Even though there is visual evidence of change in the average ages, it is only a visual observation of the sample data. This is just an estimate of the population statistic. In the next section, we would infer if such differences exist in the population means can be concluded through the sample data and whether it is statistically significant.

Part 4: Inference

Condition Checking

Before performing inference calculations, conditions must be checked to ensure the reliability of the tests to be performed.

Independence - Every row corresponds to a unique person who answered the survey, therefore it is assumed that the data is independent. In addition, the sample data is a random sample without replacement.
Normality - Since 21887 is less than 10% of the population and the sample is sufficiently large (\(n>30\)), it is assumed that the data is normally distributed. Furthermore, this condition corresponds to the visual observation of the histograms found in Part 3.

With that said, the analysis will proceed to the calculation of Confidence Interval (CI).

Confidence Interval

The following code shows the results of the given data with the following results: point estimates of the two groups, their standard deviations, the number of respondents by group, and the confidence interval. The function inference() from statsr library was used as such.

# Confidence Interval
results_ci <- inference(data = working_data, y = age, x = richwork
                        ,type = "ci", statistic = "mean"
                        ,method = "theoretical"
                        ,conf_level = 0.95)

## Response variable: numerical, Explanatory variable: categorical (2 levels)
## n_Continue Working = 15341, y_bar_Continue Working = 39.1673, s_Continue Working = 12.8921
## n_Stop Working = 6546, y_bar_Stop Working = 43.0924, s_Stop Working = 13.0654
## 95% CI (Continue Working - Stop Working): (-4.3017 , -3.5485)

The vertical line illustrates the mean of the distribution within the groups. It is noticeable that the mean line drawn on Continue Working category is on younger ages than on the Stop Working category. This observation backs up the calculated means using tapply() as shown earlier where the observed mean on Continue Working is less than on the Stop Working category.

At 95% Confidence Interval, the difference between the ages of the two groups is between -4.3017 and -3.5485. This means that the true difference of the average has a range where 0 is not included. It is highly unlikely that there is no significant difference of the two groups because of it (at 95% CI).

Hypothesis Testing

To further check the results of the CI, hypothesis testing shall be used. For Hypothesis Testing, here are the null and alternative hypothesis for this analysis:

\(H_0\): There is no significant difference between the average ages of: People who think they would stop working if they have enough money to live for the rest of their lives, and people who think otherwise.

\(H_A\): There is a significant difference between the average ages of: People who think they would stop working if they have enough money to live for the rest of their lives, and people who think otherwise.

We would be using theoretical method in order to determine if there is statistical difference between the mentioned variables. The prerequisites for this method (Condition checking, normality checking, etc.) are all passed. Therefore, it is ideal to perform this type of methodology.
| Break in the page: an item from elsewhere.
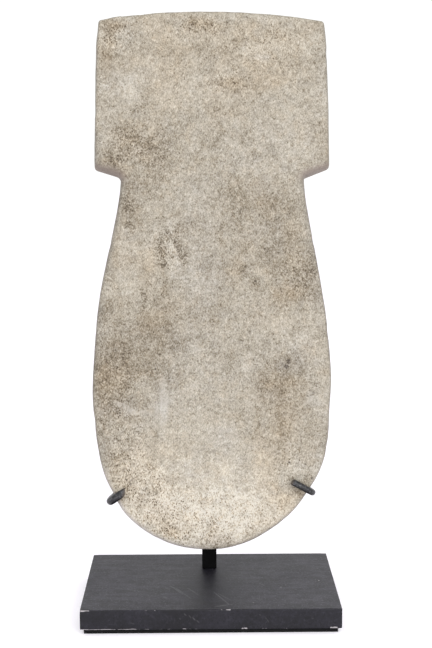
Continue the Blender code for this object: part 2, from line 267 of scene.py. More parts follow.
# ============================================================================
# 4. The stone's patches, placed on its front face (u, v, half width, half
#    height, turn in degrees, strength). DARKS and PALES change the tone, WARMS
#    and COOLS the hue, the rim tables say where painted edge shade lies.
# ============================================================================
DARKS = (
    # butt, left and middle of the top
    (-57, 313, 8, 6, 0, 0.60), (-60, 300, 9, 16, 0, 0.26), (-60, 293, 5, 5, 0, 0.30),
    (-64, 266, 5, 5, 0, 0.25), (-6, 314, 9, 5, 0, 0.46), (-2, 312, 14, 8, 0, 0.24),
    (-4, 300, 7, 3, 0, 0.24), (11, 296, 6, 3, 0, 0.25), (2, 289, 3.5, 6, 0, 0.28),
    (15, 278, 14, 5, 0, 0.28), (17, 271, 5, 8, 0, 0.26), (3, 262, 5, 4, 0, 0.26),
    (-22, 299, 3, 4, 0, 0.25), (-40, 263, 5, 4, 0, 0.30), (21, 246, 4, 5, 0, 0.30),
    (28, 236, 3.5, 3, 0, 0.30), (-3, 244, 3.5, 3.5, 0, 0.22), (6, 251, 2.5, 3, 0, 0.20),
    (52, 292, 5, 8, 0, 0.14), (67, 275, 5, 20, 0, 0.10),
    # left shoulder
    (-48, 244, 9, 10, -20, 0.60), (-57, 233, 10, 8, 0, 0.60), (-57, 227, 6, 3, 0, 0.42),
    (-33, 238, 12, 8, 0, 0.36), (-33, 238, 3, 3, 0, 0.20), (-27, 251, 6, 8, 0, 0.16),
    (-40, 232, 26, 20, 0, 0.26), (-36, 230, 7, 5, 0, 0.36), (-40, 220, 12, 7, 0, 0.36),
    # left of the waist, and two dark runs below it
    (-47, 205, 8, 5, 0, 0.90), (-45, 200, 6, 9, 0, 0.60), (-47, 213, 6, 6, 0, 0.36),
    (-46, 192, 6, 5, 0, 0.36), (-28, 177, 4.0, 10, 8, 0.72), (-17, 180, 3.2, 9, 12, 0.52),
    (-23, 187, 8, 3.5, 0, 0.38), (-45, 175, 5, 4, 0, 0.20), (-58, 172, 4, 10, 0, 0.20),
    (-38, 154, 3, 7, 0, 0.42), (-25, 158, 4, 4, 0, 0.42), (0, 192, 16, 5, 0, 0.22),
    (-12, 196, 4, 5, 0, 0.20), (-30, 148, 14, 7, 0, 0.18), (-16, 171, 3.5, 9, 5, 0.30),
    # right of the waist and down the right flank
    (15, 211, 9, 12, 0, 0.42), (33, 204, 14, 9, 0, 0.42), (36, 206, 6, 6, 0, 0.30),
    (21, 202, 3.5, 5, 0, 0.30), (27, 217, 12, 6, 0, 0.48), (46, 204, 8, 12, 0, 0.10),
    (45, 190, 12, 16, 0, 0.40), (35, 177, 7, 6, 0, 0.58), (26, 186, 8, 10, 0, 0.50), (2, 209, 6, 6, 0, 0.25),
    (22, 170, 7, 8, 0, 0.28), (27, 159, 4, 4.5, 0, 0.46), (50, 190, 3, 4, 0, 0.30),
    (55, 168, 12, 12, 20, 0.60), (57, 162, 6, 11, -20, 0.45), (50, 154, 16, 7, 0, 0.52),
    (62, 160, 8, 14, 0, 0.36), (42, 146, 14, 8, 0, 0.18), (38, 168, 7, 6, 0, 0.45), (8, 165, 12, 24, 0, 0.24),
    (-8, 132, 12, 13, 0, 0.24), (5, 115, 10, 5, 0, 0.22), (3, 139, 4, 5, 0, 0.30),
    # the big dark area beside the widest part, left
    (-58, 113, 14, 12, 0, 1.00), (-48, 112, 10, 12, 0, 0.88), (-62, 100, 8, 10, 0, 0.82),
    (-50, 99, 6, 7, 0, 0.55), (-36, 130, 16, 14, 0, 0.58), (-34, 133, 7, 5, 0, 0.40),
    (-60, 143, 7, 6, 30, 0.55), (-57, 134, 10, 10, 0, 0.36), (-49, 148, 7, 4, 0, 0.35), (-26, 142, 6, 8, 0, 0.44),
    (-25, 126, 8, 12, 0, 0.30), (-32, 110, 9, 9, 0, 0.54), (-58, 86, 14, 10, 0, 0.52),
    (-45, 92, 14, 6, 0, 0.03), (-58, 74, 11, 12, 0, 0.40), (-45, 78, 9, 3, 0, 0.34),
    (-40, 89, 5, 3, 0, 0.34), (-57, 60, 8, 10, 0, 0.12), (-56, 52, 5, 6, 0, 0.38),
    (-20, 104, 9, 6, 0, 0.24), (-30, 99, 5, 5, 0, 0.55),
    # right, above the claw
    (42, 112, 7, 5, 0, 0.56), (40, 102, 11, 8, 0, 0.52), (50, 104, 9, 14, 0, 0.34),
    (33, 97, 8, 5, 0, 0.36), (44, 85, 6, 13, 0, 0.46), (42, 77, 4, 6, 0, 0.44),
    (34, 88, 12, 14, 0, 0.20), (53, 84, 6, 7, 0, 0.34), (42, 63, 6, 8, 0, 0.34), (42, 57, 5, 5, 0, 0.50),
    (54, 73, 10, 8, 0, 0.14), (31, 64, 4, 8, 0, 0.25), (36, 36, 7, 6, 0, 0.46),
    # lower blade
    (-24, 12.6, 6.5, 3.6, -20, 0.95), (-29, 21, 7, 8, 0, 0.46), (-33, 33, 7, 6, 0, 0.34), (-35, 48, 4, 4, 0, 0.24), (-1, 28, 6, 4, 0, 0.45),
    # (-52.5, 32.5) and (51.5, 34.5) are painted shadows under the left and right claws
    (-52.5, 32.5, 2.6, 3.0, 0, 0.95), (-49.0, 41.0, 6.0, 4.0, 0, 0.60), (51.5, 34.5, 6.0, 3.0, -25, 0.90),
    (56.8, 43.0, 0.9, 3.2, 0, 0.45), (-1, 12, 5, 6, 0, 0.62), (-13, 7, 6, 3, 0, 0.22), (8, 58, 5, 5, 0, 0.28), (5, 5.5, 10, 4.5, 0, 0.78),
    (-44, 29, 7, 5, 0, 0.44), (-43, 64, 7, 5, 0, 0.40),
)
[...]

Assuming that the null hypothesis is true, we would calculate the probability of getting the observed value of the differences between the two groups. If such probability tends to be more in the extremes, specifically less than 5% (thus \(\alpha=0.05\)) from the two tails (two-sided test), the null hypothesis would be rejected in favor of alternative hypothesis. In short, if p-value is less than 0.05, we would reject the null hypothesis.
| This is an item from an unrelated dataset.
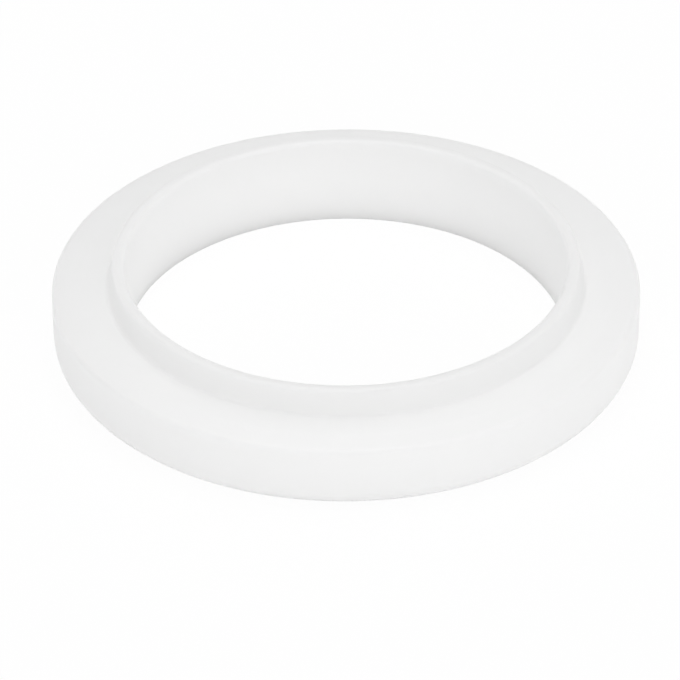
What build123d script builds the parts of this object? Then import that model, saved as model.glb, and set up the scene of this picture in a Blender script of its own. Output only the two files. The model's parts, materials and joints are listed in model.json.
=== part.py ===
"""Espresso group head gasket: one moulded silicone ring with a collar.

Millimetres, +Z up. The origin is on the ring's axis, at its underside.
The ring stands as it lies on a table: rounded edge down, collar up.
"""
import os

from build123d import *

# Driving sizes of the ring's section
bore_diameter = 54.0  # clears the boss inside the group head
ring_width = 9.0  # from the bore to the outer wall
body_height = 8.5  # from the underside to the shoulder
collar_height = 3.2  # how far the collar stands above the shoulder
collar_root_width = 2.2  # the collar's wall where it leaves the shoulder
collar_rim_width = 1.5  # the collar's wall at its rim, thinner by the mould's draft

# Driving sizes of the edges
margin_width = 3.4  # outer margin of the shoulder, which slopes down from level
margin_drop = 0.25  # how far the margin falls by the outer wall
heel_round = 2.6  # outer lower edge, which leads the ring into its groove
root_fillet = 0.4  # inside corner between shoulder and collar
rim_inner_round = 0.5  # edge of the collar's rim at the bore
rim_outer_break = 0.4  # outer edge of the collar's rim
shoulder_break = 0.15  # outer upper edge of the body
mouth_break = 0.4  # lower edge of the bore

# Places that follow from them
bore_radius = bore_diameter / 2
outer_radius = bore_radius + ring_width
root_radius = bore_radius + collar_root_width
rim_radius = bore_radius + collar_rim_width
rim_height = body_height + collar_height
level_shelf_edge = max(outer_radius - margin_width, root_radius + root_fillet)

# Corners of the section, as radius and height
mouth = (bore_radius, 0)
heel = (outer_radius, 0)
shoulder = (outer_radius, body_height - margin_drop)
margin_start = (level_shelf_edge, body_height)
collar_root = (root_radius, body_height)
rim_outer = (rim_radius, rim_height)
rim_inner = (bore_radius, rim_height)

rounds = {heel: heel_round, collar_root: root_fillet, rim_inner: rim_inner_round}
breaks = {shoulder: shoulder_break, rim_outer: rim_outer_break, mouth: mouth_break}


def gasket_section():
    """Half section of the ring, drawn beside the axis, with its edges rounded and broken."""
    with BuildSketch(Plane.XZ) as section:
        with BuildLine():
            Polyline(
                margin_start, collar_root, rim_outer, rim_inner, mouth, heel, shoulder, close=True
            )
        make_face()
        for corner, radius in rounds.items():
            fillet(section.vertices().sort_by_distance(Vector(*corner))[0], radius)
        for corner, leg in breaks.items():
            chamfer(section.vertices().sort_by_distance(Vector(*corner))[0], leg)
    return section.sketch


gasket_ring = revolve(gasket_section(), axis=Axis.Z)

os.makedirs("parts", exist_ok=True)
export_step(gasket_ring, "parts/gasket_ring.step")
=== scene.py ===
"""Espresso group head gasket: a moulded ring of milky silicone, lying collar up.

Metres, +Z up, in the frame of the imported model: the ring's axis is Z, its underside is at 0.
"""
import json
import math

import bpy
from mathutils import Matrix, Vector


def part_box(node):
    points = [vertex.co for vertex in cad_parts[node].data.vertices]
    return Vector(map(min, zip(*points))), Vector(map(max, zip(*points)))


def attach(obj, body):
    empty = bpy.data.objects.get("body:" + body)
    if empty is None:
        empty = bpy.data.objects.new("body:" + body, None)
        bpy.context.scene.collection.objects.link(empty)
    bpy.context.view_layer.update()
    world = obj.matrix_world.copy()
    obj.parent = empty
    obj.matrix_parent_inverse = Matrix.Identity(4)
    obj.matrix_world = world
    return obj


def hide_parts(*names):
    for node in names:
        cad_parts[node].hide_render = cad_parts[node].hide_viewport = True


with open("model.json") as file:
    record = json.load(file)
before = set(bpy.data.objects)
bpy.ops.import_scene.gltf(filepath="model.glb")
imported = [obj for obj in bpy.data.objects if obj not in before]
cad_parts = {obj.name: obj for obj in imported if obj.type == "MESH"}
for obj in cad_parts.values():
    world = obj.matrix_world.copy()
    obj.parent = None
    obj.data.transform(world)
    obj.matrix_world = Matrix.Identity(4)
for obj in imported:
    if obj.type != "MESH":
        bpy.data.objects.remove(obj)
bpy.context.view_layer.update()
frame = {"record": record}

# The gasket ring is a single piece of milky silicone, moulded to its full form in a
# turned steel mould. The thin collar goes up into the group head, the body fills the
# groove there, and the filter holder locks up against the flat underside.
MM = 0.001
ring_low, ring_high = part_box("gasket_ring")
mounts = {mount["name"]: mount for mount in frame["record"]["mounts"]}
bore_radius = mounts["bore"]["dims"]["r_mm"] * MM
shoulder_height = mounts["shoulder"]["pos_m"][2]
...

Using inference() function from the statsr library, the given test statistic would be computed and show this statistic from the population distribution from the null hypothesis.

Note that the codes uses t-statistic test however, the degrees of freedom (df) used is sufficiently large that it would be similar to z-score test.

# Hypothesis Test
results_ht <- inference(data = working_data, y = age, x = richwork
                        ,type = "ht", statistic = "mean", method = "theoretical"
                        ,sig_level = 0.05, null = 0, alternative = "twosided"
                        ,show_eda_plot = FALSE)

## Response variable: numerical
## Explanatory variable: categorical (2 levels) 
## n_Continue Working = 15341, y_bar_Continue Working = 39.1673, s_Continue Working = 12.8921
## n_Stop Working = 6546, y_bar_Stop Working = 43.0924, s_Stop Working = 13.0654
## H0: mu_Continue Working =  mu_Stop Working
## HA: mu_Continue Working != mu_Stop Working
## t = -20.43, df = 6545
## p_value = < 0.0001

print(results_ht)

## $SE
## [1] 0.1921241
## 
## $df
## [1] 6545
## 
## $t
## [1] -20.42999
## 
## $p_value
## [1] 5.531279e-90

The null distribution of the differences of the two groups can be seen in the graph shown above, the red line corresponds to the computed test statistic which is -20.4299885. This signifies that the probability of getting a difference of the two groups of approximately -4 is significantly 0% (which is the p-value).

To integrate the results of the CI, the interval does not contain 0 which signifies that the null hypothesis would be true. This corresponds to the results of the hypothesis test where the probability of getting the observed data (which is an extreme outcome) is close to 0% given that \(H_0\) is true. Therefore, the two test results correspond to each other.

Conclusion and Recommendation

With the given calculated values, we would reject \(H_0\) in favor of \(H_A\). In conclusion, there is sufficient evidence that there is a significant difference between the average ages of people who think they would stop working when they are rich enough to live, and people who think they would continue working despite being wealthy. The analysis recommends future researchers to explore in-depth on the relationship between these variables.

In relation, the results does not conclude age causes the perspective of working despite being wealthy since this is only an observational study. Several confounding variables are present in the results, thus the existence of bias. It is best to conduct further research on its possible causality within.